Given the fact that it appears less likely to avoid steep LTC expenses as individuals age, it is important to suggest a way to reduce the risk of depleting of one’s retirement-oriented savings to pay for LTC costs. The U.S. Department of Health and Human Services reports that an individual turning age 56 today has a 70 percent chance of one day needing some form of LTC. One way of minimizing this risk is by purchasing LTC insurance.
The problem with purchasing LTC insurance is twofold, namely:
(1) an individual has to qualify for it. There is no guarantee an individual can qualify depending on their health status; and
(2) LTC insurance premiums can be expensive, especially if an individual buys LTC insurance after age 60.
There are not many insurance companies that offer LTC insurance and the ones that do sell it have increased their premiums significantly in recent years.
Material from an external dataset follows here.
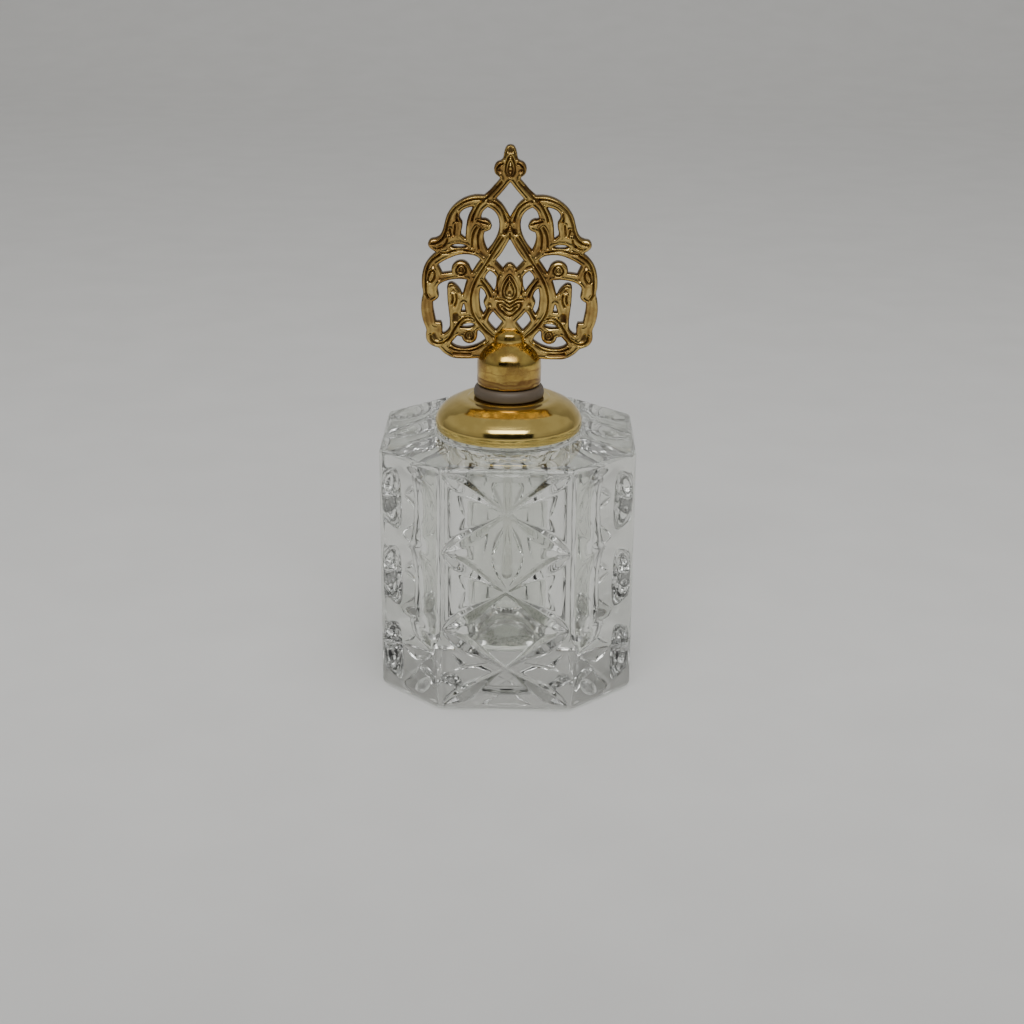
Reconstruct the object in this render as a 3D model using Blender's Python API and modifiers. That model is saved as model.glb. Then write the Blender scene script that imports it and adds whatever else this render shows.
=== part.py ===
"""A small cut-crystal perfume bottle: an eight-sided glass body with a gold clip-on collar on its
neck, and a pull-out stopper with a dip rod, a gold hub and a pierced gold filigree plate.

The bottle stands on z = 0 with its neck on the Z axis, and its front faces -Y. Blender's unit is the
metre, and the dimensions below are written in millimetres times MM.
"""

import math

import bmesh
import bpy
from mathutils import Matrix, Vector

MM = 0.001

# Glass body: a square block with its four upright corners cut off
BODY_WIDTH = 36.0 * MM
BODY_HEIGHT = 36.0 * MM
CORNER_CUT = 8.6 * MM
EDGE_ROUND = 0.7 * MM
SEAT_RADIUS = 10.6 * MM
SEAT_RISE = 0.3 * MM
RECESS_RADIUS = 9.0 * MM
RECESS_DEPTH = 0.6 * MM

# Cut pattern: cells stacked on each side, with a saltire on the wide faces and a dish on the corners
CELLS = 3
CELL_PITCH = 11.5 * MM
CELL_WIDTH = 17.5 * MM
DISH_RADIUS = 5.5 * MM
DISH_DEPTH = 1.2 * MM
MITRE_HALF_LENGTH = 10.0 * MM
MITRE_HALF_WIDTH = 0.62 * MM
MITRE_DEPTH = 0.45 * MM

# Inside of the bottle
CAVITY_RADIUS = 9.0 * MM
CAVITY_FLOOR = 6.0 * MM
CAVITY_ROUND = 3.0 * MM
SHOULDER_TOP = 33.6 * MM
BORE_RADIUS = 4.2 * MM

# Neck
NECK_RADIUS = 6.2 * MM
NECK_TOP = 39.6 * MM
BEAD_RADIUS = 7.0 * MM
BEAD_BOTTOM = 37.9 * MM

# Play between touching pieces
GAP = 0.25 * MM

# Collar
COLLAR_BOTTOM = BODY_HEIGHT + SEAT_RISE + 0.2 * MM
COLLAR_TOP = 41.25 * MM
COLLAR_RADIUS = 10.35 * MM
COLLAR_WALL = 0.8 * MM
COLLAR_HOLE = 3.4 * MM

# Sealing washer and stopper
WASHER_RADIUS = 5.03 * MM
WASHER_TOP = 42.85 * MM
PLUG_RADIUS = 2.6 * MM
PLUG_BOTTOM = 35.2 * MM
SPIGOT_RADIUS = 1.9 * MM
ROD_RADIUS = 1.0 * MM
ROD_TIP_RADIUS = 1.25 * MM
ROD_TIP = 14.5 * MM
ROD_TOP = 38.7 * MM

# Hub and filigree plate
HUB_RADIUS = 4.5 * MM
HUB_BOTTOM = WASHER_TOP + GAP
HUB_SHOULDER = 46.8 * MM
HUB_TOP = 51.0 * MM
SOCKET_TOP = 44.9 * MM
PLATE_THICKNESS = 1.6 * MM
PLATE_FOOT = 46.75 * MM
TANG_HALF_WIDTH = 2.8 * MM
TANG_FOOT = 45.75 * MM

TURN_STEPS = 32
BODY_STEPS = 40
CURVE_STEPS = 2

# Right half of the plate's outer edge in millimetres (x, z), from its tip down to the tang. Each run is
# one smooth lobe, and two runs meet in a notch.
EDGE_RUNS = (
    ((0, 76.95), (0.72, 76.4), (1.02, 75.1)),
    ((1.02, 75.1), (1.8, 74.6), (2.25, 73.6), (1.4, 72.3)),
    ((1.4, 72.3), (2.1, 71.5), (3.6, 70.02)),
    ((3.6, 70.02), (5.5, 69.9), (7.6, 68.75), (8.85, 67.0), (9.75, 64.35)),
    ((9.75, 64.35), (11.0, 63.85), (11.4, 63.05), (10.3, 62.0)),
    ((10.3, 62.0), (11.7, 60.5), (12.3, 58.4), (12.15, 56.3)),
    ((12.15, 56.3), (12.45, 54.2), (11.75, 51.0)),
    ((11.75, 51.0), (11.7, 49.5), (10.0, 48.3)),
    ((10.0, 48.3), (8.6, 47.15), (6.7, 46.8), (4.45, 46.8)),
    ((4.45, 46.8), (2.8, 46.75)),
    ((2.8, 46.75), (2.8, 45.75)),
    ((2.8, 45.75), (0, 45.75)),
)

# Openings that cross the plate's middle line: their right halves, top to bottom
MIDDLE_OPENINGS = (
    (((0, 71.84), (1.92, 69.56)), ((1.92, 69.56), (0.75, 68.4), (0, 67.0))),
    (((0, 63.97), (0.9, 62.35), (1.96, 60.95)), ((1.96, 60.95), (0.97, 59.85)), ((0.97, 59.85), (0, 60.6))),
)

# Openings of the right half, which the left half repeats as in a mirror
SIDE_OPENINGS = (
    # teardrop of the upper loop, with the leaf's nub
    (
        ((3.1, 68.37), (4.0, 67.0)),
        ((4.0, 67.0), (2.75, 66.35), (3.1, 65.05), (3.63, 64.35)),
        ((3.63, 64.35), (3.08, 62.46)),
        ((3.08, 62.46), (2.0, 64.0), (1.5, 66.1), (3.1, 68.37)),
    ),
    # crescent behind the upper scroll
    (
        ((5.1, 68.45), (6.6, 67.85), (6.95, 67.1)),
        ((6.95, 67.1), (6.62, 66.35), (6.75, 64.5)),
        ((6.75, 64.5), (6.2, 64.05)),
        ((6.2, 64.05), (6.05, 66.0), (5.1, 68.45)),
    ),
    # slit over the arch
    (((6.05, 62.95), (7.1, 63.18), (8.2, 62.95)), ((8.2, 62.95), (7.1, 62.72), (6.05, 62.95))),
    # beside the bud
    (
        ((2.75, 59.45), (3.45, 58.4)),
        ((3.45, 58.4), (2.2, 56.6)),
        ((2.2, 56.6), (1.85, 58.2), (2.75, 59.45)),
    ),
    # beside the small scroll
    (
        ((4.05, 57.0), (4.18, 55.2), (3.66, 53.35)),
        ((3.66, 53.35), (3.3, 53.95)),
        ((3.3, 53.95), (3.62, 55.0), (3.3, 55.88)),
        ((3.3, 55.88), (4.05, 57.0)),
    ),
    # under the small scroll
    (
        ((2.3, 53.65), (3.0, 52.35)),
        ((3.0, 52.35), (1.9, 51.0)),
        ((1.9, 51.0), (1.0, 52.2)),
        ((1.0, 52.2), (2.3, 53.65)),
    ),
    # window over the upper disc
    (
        ((4.1, 61.05), (6.5, 61.74), (9.98, 60.3)),
        ((9.98, 60.3), (9.42, 59.1)),
        ((9.42, 59.1), (8.1, 59.27)),
        ((8.1, 59.27), (6.8, 60.87), (5.4, 59.4)),
        ((5.4, 59.4), (4.1, 61.05)),
    ),
    # window round the leaf
    (
        ((6.0, 58.18), (8.3, 58.15), (10.06, 57.1)),
        ((10.06, 57.1), (9.95, 55.65), (10.75, 54.97)),
        ((10.75, 54.97), (10.35, 52.15)),
        ((10.35, 52.15), (9.5, 51.6), (9.3, 50.42)),
        ((9.3, 50.42), (8.45, 52.2), (8.76, 56.5), (8.0, 57.72), (6.6, 56.05)),
        ((6.6, 56.05), (6.0, 58.18)),
    ),
    # eye under the leaf
    (((4.9, 51.7), (5.8, 51.85), (6.88, 51.4)), ((6.88, 51.4), (5.9, 51.3), (4.9, 51.7))),
    # crescent under the lower disc
    (
        ((3.35, 49.6), (4.48, 50.75)),
        ((4.48, 50.75), (5.64, 49.0), (6.75, 49.95)),
        ((6.75, 49.95), (7.5, 49.95), (8.2, 49.04)),
        ((8.2, 49.04), (5.9, 48.44), (3.35, 49.6)),
    ),
)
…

This includes the Federal Long Term Care Insurance Program (FLTCIP). Information may be obtained at www.ltcfeds.com.
Possible alternatives to LTC insurance are a cash value life insurance policy with a “LTC rider”, as detailed in Internal Revenue Code Section 7702B and those life insurance policies that contain a chronic illness rider, as detailed in Internal Revenue Section Code 101(g). The advantage of these policies is that when the insured dies, there is a death benefit paid out to designated beneficiaries. In addition, both the 7702B and the 101(g) policy offer temporary coverage.
For example, being incapacitated after a knee replacement and having to go to an assisted living facility to recuperate and having a temporary need for LTC. Note that a 7702B policy must provide specific consumer protections. A 101(g) policy cannot use the term “long-term care” in its marketing. However, a 101(g) policy may allow terminally ill or chronically ill individuals to accelerate a portion of the death benefit.
For many federal employees and annuitants, the problem is whether they can afford and will continue to be able to afford to pay the premiums of any of these insurance policies, whether a policy is a pure LTC insurance policy or is a “hybrid” policy (combination of LTC and life insurance). Using withdrawals from one’s TSP and IRAs may allow an annuitant to afford the premiums. With the more flexible TSP withdrawals that have been in place for nearly two years, TSP participants are able to increase their withdrawals more frequently. In addition, the recent surge in the stock market has resulted in significant increases in TSP account balances. In that sense, there are some TSP participants who may be able to “self-insure” by using TSP accounts as their way of paying for possible TC expenses, and not buy any type of LTC insurance.
One advantage of “self-insuring” (by using part of one’s TSP and/or traditional IRA accounts and HSAs) rather than purchasing LTC insurance is that if the TSP participant dies, anything left in the TSP account will go to designated TSP beneficiaries. When buying a “pure” LTC insurance policy (including the FLTCIP) is that if the insured never incurs a need for any type of LTC, or dies before incurring a need for LTC, there is no refund of insurance premiums paid. Another advantage of “self-insuring” rather than purchasing LTC insurance is that an individual does not have to submit LTC claims to the insurance company for reimbursement of LTC expense claims. Some of these LTC expense claims may be rejected by the insurance company as a result of the insured’s expense claims – in the opinion of the insurance company – as not a “legitimate” LTC expense.